**Requirement:** Go through the listing and return every line with "pieces" in it.

**Entries supplied:**
• • • • •
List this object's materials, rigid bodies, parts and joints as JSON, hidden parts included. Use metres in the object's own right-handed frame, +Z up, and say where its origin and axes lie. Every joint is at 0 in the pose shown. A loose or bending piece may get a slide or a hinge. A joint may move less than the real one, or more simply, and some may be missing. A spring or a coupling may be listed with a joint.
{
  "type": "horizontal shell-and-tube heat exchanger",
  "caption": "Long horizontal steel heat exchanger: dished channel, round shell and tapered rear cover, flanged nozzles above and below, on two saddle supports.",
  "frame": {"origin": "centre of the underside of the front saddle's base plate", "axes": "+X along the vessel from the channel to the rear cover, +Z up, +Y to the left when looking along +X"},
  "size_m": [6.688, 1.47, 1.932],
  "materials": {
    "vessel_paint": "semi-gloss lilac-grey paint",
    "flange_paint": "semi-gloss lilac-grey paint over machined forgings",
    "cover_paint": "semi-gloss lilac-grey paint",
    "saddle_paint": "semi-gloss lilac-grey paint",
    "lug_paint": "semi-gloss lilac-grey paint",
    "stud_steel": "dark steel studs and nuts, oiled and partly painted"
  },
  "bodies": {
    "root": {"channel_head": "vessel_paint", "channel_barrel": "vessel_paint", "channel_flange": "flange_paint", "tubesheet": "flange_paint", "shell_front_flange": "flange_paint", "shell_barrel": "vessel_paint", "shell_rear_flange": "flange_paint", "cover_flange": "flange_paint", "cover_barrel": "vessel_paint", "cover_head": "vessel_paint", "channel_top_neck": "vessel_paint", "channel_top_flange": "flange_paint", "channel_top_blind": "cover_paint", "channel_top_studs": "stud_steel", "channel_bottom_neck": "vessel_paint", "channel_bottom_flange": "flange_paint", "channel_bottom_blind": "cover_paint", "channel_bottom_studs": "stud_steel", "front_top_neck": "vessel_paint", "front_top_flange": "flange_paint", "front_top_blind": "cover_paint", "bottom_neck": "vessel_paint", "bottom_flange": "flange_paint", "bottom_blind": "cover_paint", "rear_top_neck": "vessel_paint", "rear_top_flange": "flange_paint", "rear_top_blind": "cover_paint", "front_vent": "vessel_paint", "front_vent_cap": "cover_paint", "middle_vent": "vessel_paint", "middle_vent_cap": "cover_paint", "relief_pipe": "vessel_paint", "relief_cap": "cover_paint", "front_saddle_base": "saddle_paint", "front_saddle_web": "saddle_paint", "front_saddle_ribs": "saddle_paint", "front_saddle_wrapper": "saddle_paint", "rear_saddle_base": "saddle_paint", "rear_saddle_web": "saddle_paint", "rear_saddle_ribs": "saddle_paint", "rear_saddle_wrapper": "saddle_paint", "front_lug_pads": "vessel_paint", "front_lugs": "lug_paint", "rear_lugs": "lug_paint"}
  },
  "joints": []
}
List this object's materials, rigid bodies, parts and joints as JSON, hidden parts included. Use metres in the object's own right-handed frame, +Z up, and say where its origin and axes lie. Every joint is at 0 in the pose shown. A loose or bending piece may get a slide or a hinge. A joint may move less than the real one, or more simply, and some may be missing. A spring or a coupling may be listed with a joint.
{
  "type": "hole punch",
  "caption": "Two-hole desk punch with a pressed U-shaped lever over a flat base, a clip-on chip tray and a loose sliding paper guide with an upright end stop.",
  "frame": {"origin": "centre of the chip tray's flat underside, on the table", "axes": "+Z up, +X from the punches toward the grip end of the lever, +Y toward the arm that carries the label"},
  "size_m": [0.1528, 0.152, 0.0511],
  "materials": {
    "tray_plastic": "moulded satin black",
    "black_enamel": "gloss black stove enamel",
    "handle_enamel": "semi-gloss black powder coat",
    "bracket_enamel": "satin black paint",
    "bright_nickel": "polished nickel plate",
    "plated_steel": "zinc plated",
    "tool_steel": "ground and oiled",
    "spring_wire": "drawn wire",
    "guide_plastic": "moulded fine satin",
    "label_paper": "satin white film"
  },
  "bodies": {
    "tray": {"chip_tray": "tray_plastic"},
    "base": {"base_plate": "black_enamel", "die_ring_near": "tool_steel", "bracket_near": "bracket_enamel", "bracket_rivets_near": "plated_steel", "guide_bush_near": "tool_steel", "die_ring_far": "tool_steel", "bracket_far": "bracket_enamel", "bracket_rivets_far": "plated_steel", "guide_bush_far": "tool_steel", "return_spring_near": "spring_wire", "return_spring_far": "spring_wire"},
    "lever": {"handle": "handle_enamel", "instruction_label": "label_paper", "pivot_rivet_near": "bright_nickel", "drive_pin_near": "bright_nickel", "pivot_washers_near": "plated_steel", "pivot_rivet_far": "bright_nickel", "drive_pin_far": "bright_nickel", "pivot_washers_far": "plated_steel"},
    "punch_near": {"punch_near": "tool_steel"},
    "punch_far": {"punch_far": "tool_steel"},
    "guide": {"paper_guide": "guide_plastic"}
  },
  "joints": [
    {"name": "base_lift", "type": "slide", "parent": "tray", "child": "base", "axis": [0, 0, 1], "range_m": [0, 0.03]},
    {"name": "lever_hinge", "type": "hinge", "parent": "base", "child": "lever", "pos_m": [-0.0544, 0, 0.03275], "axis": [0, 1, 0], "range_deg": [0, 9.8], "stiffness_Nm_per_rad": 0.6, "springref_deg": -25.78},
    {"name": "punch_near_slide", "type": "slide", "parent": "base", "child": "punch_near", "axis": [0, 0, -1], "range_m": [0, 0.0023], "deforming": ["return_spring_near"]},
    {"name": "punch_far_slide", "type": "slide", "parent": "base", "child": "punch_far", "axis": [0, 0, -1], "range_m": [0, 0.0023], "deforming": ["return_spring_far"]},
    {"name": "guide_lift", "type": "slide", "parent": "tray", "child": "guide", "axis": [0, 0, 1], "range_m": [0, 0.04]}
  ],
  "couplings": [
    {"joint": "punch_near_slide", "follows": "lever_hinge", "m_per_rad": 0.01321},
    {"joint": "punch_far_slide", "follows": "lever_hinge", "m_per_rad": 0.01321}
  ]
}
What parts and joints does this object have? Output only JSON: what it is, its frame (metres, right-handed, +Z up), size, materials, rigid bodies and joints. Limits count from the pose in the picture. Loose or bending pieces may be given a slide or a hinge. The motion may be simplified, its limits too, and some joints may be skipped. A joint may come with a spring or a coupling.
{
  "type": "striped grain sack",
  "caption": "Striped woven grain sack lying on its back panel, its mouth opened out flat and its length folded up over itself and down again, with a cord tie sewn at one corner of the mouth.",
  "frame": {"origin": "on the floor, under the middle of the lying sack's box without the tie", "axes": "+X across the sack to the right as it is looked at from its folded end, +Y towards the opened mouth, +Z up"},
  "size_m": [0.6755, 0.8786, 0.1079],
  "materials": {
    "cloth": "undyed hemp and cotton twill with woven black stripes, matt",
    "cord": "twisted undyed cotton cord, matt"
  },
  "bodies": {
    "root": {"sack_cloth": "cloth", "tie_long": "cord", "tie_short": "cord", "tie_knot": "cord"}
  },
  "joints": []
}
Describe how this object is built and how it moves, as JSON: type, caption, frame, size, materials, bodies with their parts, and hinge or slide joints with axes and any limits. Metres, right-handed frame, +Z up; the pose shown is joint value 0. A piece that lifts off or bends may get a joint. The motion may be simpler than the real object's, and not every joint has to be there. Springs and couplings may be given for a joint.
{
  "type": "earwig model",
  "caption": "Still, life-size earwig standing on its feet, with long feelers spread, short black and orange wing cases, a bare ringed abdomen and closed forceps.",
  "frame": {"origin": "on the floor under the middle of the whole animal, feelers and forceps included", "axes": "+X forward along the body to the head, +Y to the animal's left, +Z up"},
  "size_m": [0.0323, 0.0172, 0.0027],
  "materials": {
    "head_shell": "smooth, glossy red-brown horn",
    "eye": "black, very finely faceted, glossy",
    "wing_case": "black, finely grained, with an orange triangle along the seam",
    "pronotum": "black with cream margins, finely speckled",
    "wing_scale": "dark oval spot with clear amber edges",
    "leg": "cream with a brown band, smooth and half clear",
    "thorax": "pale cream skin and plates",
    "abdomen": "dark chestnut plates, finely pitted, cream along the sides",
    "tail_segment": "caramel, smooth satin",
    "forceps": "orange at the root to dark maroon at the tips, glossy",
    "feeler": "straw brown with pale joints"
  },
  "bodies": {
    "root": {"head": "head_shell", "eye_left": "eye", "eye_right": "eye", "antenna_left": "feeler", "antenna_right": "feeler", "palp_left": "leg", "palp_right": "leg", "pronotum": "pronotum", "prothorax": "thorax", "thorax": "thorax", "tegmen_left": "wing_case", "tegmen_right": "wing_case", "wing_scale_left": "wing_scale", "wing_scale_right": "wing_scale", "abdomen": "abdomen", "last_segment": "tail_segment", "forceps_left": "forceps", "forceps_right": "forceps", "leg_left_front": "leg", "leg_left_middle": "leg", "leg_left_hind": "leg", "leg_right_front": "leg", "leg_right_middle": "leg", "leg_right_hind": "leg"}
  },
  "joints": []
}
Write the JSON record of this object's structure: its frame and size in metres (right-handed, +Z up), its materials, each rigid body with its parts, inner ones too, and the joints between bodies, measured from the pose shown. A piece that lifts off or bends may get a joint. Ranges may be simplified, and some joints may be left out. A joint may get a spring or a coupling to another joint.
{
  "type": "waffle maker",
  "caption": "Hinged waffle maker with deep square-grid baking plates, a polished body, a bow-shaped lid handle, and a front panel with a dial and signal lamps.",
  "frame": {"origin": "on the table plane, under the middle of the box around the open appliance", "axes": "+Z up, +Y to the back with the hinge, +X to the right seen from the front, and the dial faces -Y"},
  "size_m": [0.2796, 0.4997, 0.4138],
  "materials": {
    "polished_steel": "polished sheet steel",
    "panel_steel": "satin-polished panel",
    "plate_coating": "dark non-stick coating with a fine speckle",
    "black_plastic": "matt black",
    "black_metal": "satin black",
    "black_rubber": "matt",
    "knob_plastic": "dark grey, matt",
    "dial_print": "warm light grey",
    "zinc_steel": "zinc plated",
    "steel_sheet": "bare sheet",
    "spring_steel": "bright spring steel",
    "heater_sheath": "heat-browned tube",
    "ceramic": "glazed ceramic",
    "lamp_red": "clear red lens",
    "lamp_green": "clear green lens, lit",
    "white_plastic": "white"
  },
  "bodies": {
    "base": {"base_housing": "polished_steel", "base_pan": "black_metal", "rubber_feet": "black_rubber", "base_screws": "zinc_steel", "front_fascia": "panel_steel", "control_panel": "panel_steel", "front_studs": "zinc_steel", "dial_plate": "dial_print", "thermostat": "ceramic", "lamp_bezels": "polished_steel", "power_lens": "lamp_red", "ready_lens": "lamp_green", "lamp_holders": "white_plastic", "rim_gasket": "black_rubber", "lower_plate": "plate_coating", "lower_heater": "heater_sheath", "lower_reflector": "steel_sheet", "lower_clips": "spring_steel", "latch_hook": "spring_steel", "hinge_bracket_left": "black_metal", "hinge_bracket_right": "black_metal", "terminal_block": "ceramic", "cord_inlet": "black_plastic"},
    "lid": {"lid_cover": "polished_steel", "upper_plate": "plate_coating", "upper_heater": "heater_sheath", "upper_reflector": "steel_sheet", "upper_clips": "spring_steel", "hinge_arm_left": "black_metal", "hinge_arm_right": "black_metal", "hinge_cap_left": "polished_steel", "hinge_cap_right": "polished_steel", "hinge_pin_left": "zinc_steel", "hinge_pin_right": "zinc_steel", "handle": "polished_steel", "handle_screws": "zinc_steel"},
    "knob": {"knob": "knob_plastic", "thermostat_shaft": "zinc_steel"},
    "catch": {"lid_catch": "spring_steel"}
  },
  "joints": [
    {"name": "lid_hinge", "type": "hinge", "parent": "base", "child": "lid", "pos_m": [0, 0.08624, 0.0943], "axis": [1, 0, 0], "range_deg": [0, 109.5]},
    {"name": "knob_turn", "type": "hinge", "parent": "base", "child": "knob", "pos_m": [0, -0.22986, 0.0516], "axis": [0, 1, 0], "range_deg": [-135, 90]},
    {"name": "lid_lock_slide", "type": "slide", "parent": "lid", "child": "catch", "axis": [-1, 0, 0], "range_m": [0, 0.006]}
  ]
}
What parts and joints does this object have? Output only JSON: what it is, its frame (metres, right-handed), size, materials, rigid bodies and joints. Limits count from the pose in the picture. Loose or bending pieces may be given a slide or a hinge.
• • • • •
**Response for this exercise:**
What parts and joints does this object have? Output only JSON: what it is, its frame (metres, right-handed, +Z up), size, materials, rigid bodies and joints. Limits count from the pose in the picture. Loose or bending pieces may be given a slide or a hinge. The motion may be simplified, its limits too, and some joints may be skipped. A joint may come with a spring or a coupling.
What parts and joints does this object have? Output only JSON: what it is, its frame (metres, right-handed), size, materials, rigid bodies and joints. Limits count from the pose in the picture. Loose or bending pieces may be given a slide or a hinge.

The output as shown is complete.